Be one with the dull, the indiscriminate dust.
A fragment of what you felt, of what you knew,
A formula, a phrase remains,—but the best is lost.
You can read much of Edna St. Vincent Millay's work in The Essential Edna St. Vincent Millay Poetry Collection.
"I Invite My Parents to a Dinner Party" by Chen Chen
In the invitation, I tell them for the seventeenth time
(the fourth in writing), that I am gay.
In the invitation, I include a picture of my boyfriend
& write, You’ve met him two times.
Chen Chen is the author of Kissing the Sphinx and When I Grow Up I Want to Be a List of Further Possibilities.
"Forensics of a Half-Empty Apartment" by Kamilah Aisha Moon
Two dozen eggs rotting in the fridge;
few things are over easy, and often
can't be unscrambled. No day
or kiss undone. It is this now.
Kamilah Aisha Moon is the author of She Has a Name and Starshine & Clay.
"Type II" by Hieu Minh Nguyen
Once I loved a boy, who feared, so much
his own sickness
I never confessed to him my own.
Hieu Minh Nguyen is the author of This Way to the Sugar and Not Here.
"El Beso" by Angelina Weld Grimké
Twilight—and you
Quiet—the stars;
Snare of the shine of your teeth,
You can read much of Angelina Weld Grimké's poetry in her Selected Works.
"Boy in a Stolen Evening Gown" by Saeed Jones
In this field of thistle, I am the improbable
lady. How I wear the word: sequined weight
snagging my saunter into overgrown grass, blonde
split-end blades. I waltz in an acre of bad wigs.
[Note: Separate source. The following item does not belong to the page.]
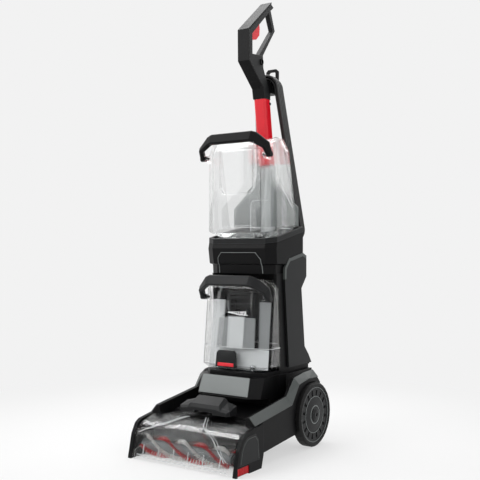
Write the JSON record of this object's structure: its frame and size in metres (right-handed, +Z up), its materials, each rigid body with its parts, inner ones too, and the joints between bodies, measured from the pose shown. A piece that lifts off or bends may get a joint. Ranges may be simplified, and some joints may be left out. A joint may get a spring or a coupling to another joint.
{
  "type": "upright carpet cleaner",
  "caption": "Upright carpet cleaner: wheeled foot with brush roll and clear nozzle, reclining body with two clear tanks, raked loop handle and a hanked cord.",
  "frame": {"origin": "on the floor at the centre of the footprint, cord left out of account", "axes": "+Z up, the foot's lip faces -Y, +X to the right of the machine seen from the front; X = 0 is the plane of symmetry of the body"},
  "size_m": [0.318, 0.455, 1.105],
  "materials": {
    "black_abs": "black moulded ABS, fine texture",
    "dark_grey_abs": "dark grey moulded ABS",
    "grey_abs": "grey moulded ABS",
    "light_grey_abs": "light grey moulded ABS",
    "red_abs": "glossy red moulded ABS",
    "smoked_polycarbonate": "clear, lightly smoked polycarbonate",
    "tyre_rubber": "soft black rubber",
    "plated_steel": "zinc-plated steel",
    "red_nylon": "red nylon bristle",
    "white_nylon": "white nylon bristle",
    "cord_pvc": "black flexible PVC jacket"
  },
  "bodies": {
    "foot": {"foot_chassis": "black_abs", "side_trim_left": "grey_abs", "side_trim_right": "grey_abs", "side_panel_left": "dark_grey_abs", "side_panel_right": "dark_grey_abs", "edge_brush_left": "red_nylon", "edge_brush_right": "red_nylon", "sole_plate": "dark_grey_abs", "brush_motor": "plated_steel", "drive_belt": "tyre_rubber", "wheel_axle": "plated_steel"},
    "wheel_left": {"tyre_left": "tyre_rubber", "wheel_disc_left": "dark_grey_abs"},
    "wheel_right": {"tyre_right": "tyre_rubber", "wheel_disc_right": "dark_grey_abs"},
    "brush_roll": {"brush_core": "light_grey_abs", "brush_pulley": "dark_grey_abs", "bristles_red_1": "red_nylon", "bristles_red_2": "red_nylon", "bristles_white_1": "white_nylon", "bristles_white_2": "white_nylon"},
    "motor_rotor": {"motor_pulley": "dark_grey_abs"},
    "nozzle": {"nozzle_window": "smoked_polycarbonate", "suction_channel": "smoked_polycarbonate"},
    "latch": {"nozzle_latch": "dark_grey_abs"},
    "upright": {"upright_base": "black_abs", "base_front_panel": "grey_abs", "water_pump": "dark_grey_abs", "spine": "black_abs", "spine_cover_left": "dark_grey_abs", "spine_cover_right": "dark_grey_abs", "cover_trim_left": "grey_abs", "cover_trim_right": "grey_abs", "pod_shell": "black_abs", "pod_rim": "dark_grey_abs", "pod_front_panel": "black_abs", "pod_back_cover": "dark_grey_abs", "suction_motor": "plated_steel", "neck": "light_grey_abs", "stem": "red_abs", "handle_frame": "dark_grey_abs", "grip_band": "black_abs", "cord_hook_upper": "black_abs", "cord_hook_lower": "black_abs", "strain_relief": "black_abs", "cord_lead": "cord_pvc", "cord_hank": "cord_pvc", "plug": "black_abs"},
    "fan": {"suction_fan": "light_grey_abs"},
    "recovery_tank": {"dirty_tank": "smoked_polycarbonate", "dirty_lid": "smoked_polycarbonate", "float_stack": "dark_grey_abs"},
    "recovery_bail": {"dirty_bail": "dark_grey_abs"},
    "water_tank": {"clean_tank": "smoked_polycarbonate"},
    "water_bail": {"clean_bail": "black_abs"},
    "valve_cap": {"clean_cap": "black_abs"},
    "trigger": {"trigger": "red_abs"},
    "switch": {"power_switch": "dark_grey_abs"}
  },
  "joints": [
    {"name": "upright_recline", "type": "hinge", "parent": "foot", "child": "upright", "pos_m": [0, 0.1055, 0.077], "axis": [-1, 0, 0], "range_deg": [0, 50]},
    {"name": "wheel_left_spin", "type": "hinge", "parent": "foot", "child": "wheel_left", "pos_m": [0, 0.1055, 0.077], "axis": [-1, 0, 0], "continuous": true},
    {"name": "wheel_right_spin", "type": "hinge", "parent": "foot", "child": "wheel_right", "pos_m": [0, 0.1055, 0.077], "axis": [-1, 0, 0], "continuous": true},
    {"name": "brush_spin", "type": "hinge", "parent": "foot", "child": "brush_roll", "pos_m": [0, -0.1855, 0.0258], "axis": [1, 0, 0], "continuous": true},
    {"name": "brush_motor_spin", "type": "hinge", "parent": "foot", "child": "motor_rotor", "pos_m": [0, -0.064, 0.058], "axis": [1, 0, 0], "continuous": true},
    {"name": "nozzle_slide", "type": "slide", "parent": "foot", "child": "nozzle", "axis": [0, -0.9962, 0.0872], "range_m": [0, 0.06]},
    {"name": "latch_press", "type": "slide", "parent": "foot", "child": "latch", "axis": [0, 0, -1], "range_m": [0, 0.003], "stiffness_N_per_m": 400, "springref_m": -0.003},
    {"name": "fan_spin", "type": "hinge", "parent": "upright", "child": "fan", "pos_m": [0, 0.076, 0.45], "axis": [0, 0, 1], "continuous": true},
    {"name": "recovery_tank_slide", "type": "slide", "parent": "upright", "child": "recovery_tank", "axis": [0, -0.9962, 0.0872], "range_m": [0, 0.12]},
    {"name": "recovery_bail_swing", "type": "hinge", "parent": "recovery_tank", "child": "recovery_bail", "pos_m": [0, -0.009, 0.36], "axis": [1, 0, 0], "range_deg": [0, 35], "stiffness_Nm_per_rad": 0.5, "springref_deg": -11.46},
    {"name": "water_tank_lift", "type": "slide", "parent": "upright", "child": "water_tank", "axis": [0, 0, 1], "range_m": [0, 0.1]},
    {"name": "water_bail_swing", "type": "hinge", "parent": "water_tank", "child": "water_bail", "pos_m": [0, -0.009, 0.7], "axis": [-1, 0, 0], "range_deg": [0, 15]},
    {"name": "valve_cap_turn", "type": "hinge", "parent": "water_tank", "child": "valve_cap", "pos_m": [0.03, 0.052, 0.49], "axis": [0, 0, 1], "range_deg": [0, 90]},
    {"name": "trigger_squeeze", "type": "hinge", "parent": "upright", "child": "trigger", "pos_m": [0, 0.077, 1.046], "axis": [-1, 0, 0], "range_deg": [0, 5], "stiffness_Nm_per_rad": 1, "springref_deg": -5.73},
    {"name": "switch_rock", "type": "hinge", "parent": "upright", "child": "switch", "pos_m": [0.078, 0.14875, 0.456], "axis": [1, 0, 0], "range_deg": [0, 12]}
  ],
  "couplings": [
    {"joint": "brush_motor_spin", "follows": "brush_spin", "ratio": 2}
  ]
}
Saeed Jones is the author of Prelude to Bruise and When the Only Light Is Fire.
"lacuna" by mud howard
"Swing Low" by Rickey Laurentiis
We aren’t the solid men.
We bend like the number seven.
Dig at corners, eat cobwebs, we
are barefoot and bare-legged.
We hang like leaves in autumn.
Rickey Laurentiis is the author of Boy with Thorn.
"The 17-Year-Old & the Gay Bar" by Danez Smith
this gin-heavy heaven, blessed ground to think gay & mean we.